Similarly, Western Seminary has made a clear commitment to creating a campus culture that opposes sexual violence. “The seminary community will not tolerate sexual harassment,” the seminary website announces, “and is committed to providing and preserving an atmosphere free from harassment in any form.”
What can you do?
Get educated. What is your school doing to ensure you are in compliance with Title IX–related requirements? Do you know your Title IX coordinator? You can begin by reading the April 2015 Title IX Resource Guide, published by the US Department of Education Office for Civil Rights, which is available at bit.ly/TitleIXResourceGuide.
Get curious. How do your theological commitments affect how you approach Title IX compliance? If your school has applied for the religious exemption, how do you nevertheless foster a climate that honors the dignity of all persons both under the law and within your community of faith and learning?
Get active. If it’s in your power, help ensure that faculty, staff, and other members of the seminary have the training and resources to understand the purpose of Title IX regulations, how they apply to your institution, how to prevent sexual harassment and violence, the reporting process for infractions, and matters of confidentiality.

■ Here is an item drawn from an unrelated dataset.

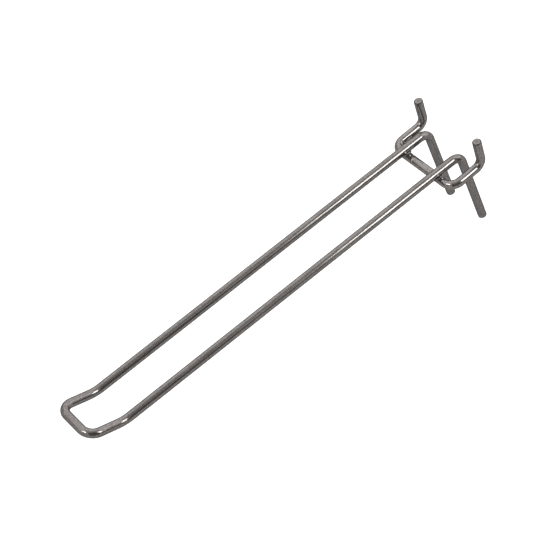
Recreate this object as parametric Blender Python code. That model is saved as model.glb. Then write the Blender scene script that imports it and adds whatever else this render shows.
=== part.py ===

Yale Divinity School is one example of an institution that not only follows the letter of the law, but also strives to care for survivors of sexual violence. The divinity school’s Title IX webpage is clear that they take all complaints seriously and states a commitment to building a safe community. The website also indicates that incoming students receive education on the prevention and reporting of sexual violence and harassment, and it points viewers to campus resources, including Yale University’s Sexual Harassment and Assault Response and Education Center.
Though not every school can provide Yale’s level of support, seminaries can learn from one another about best practices to ensure that they are not just meeting the requirements of Title IX, but that they are also fostering learning communities that honor the dignity of every person and affirm the most fundamental commitments of faith.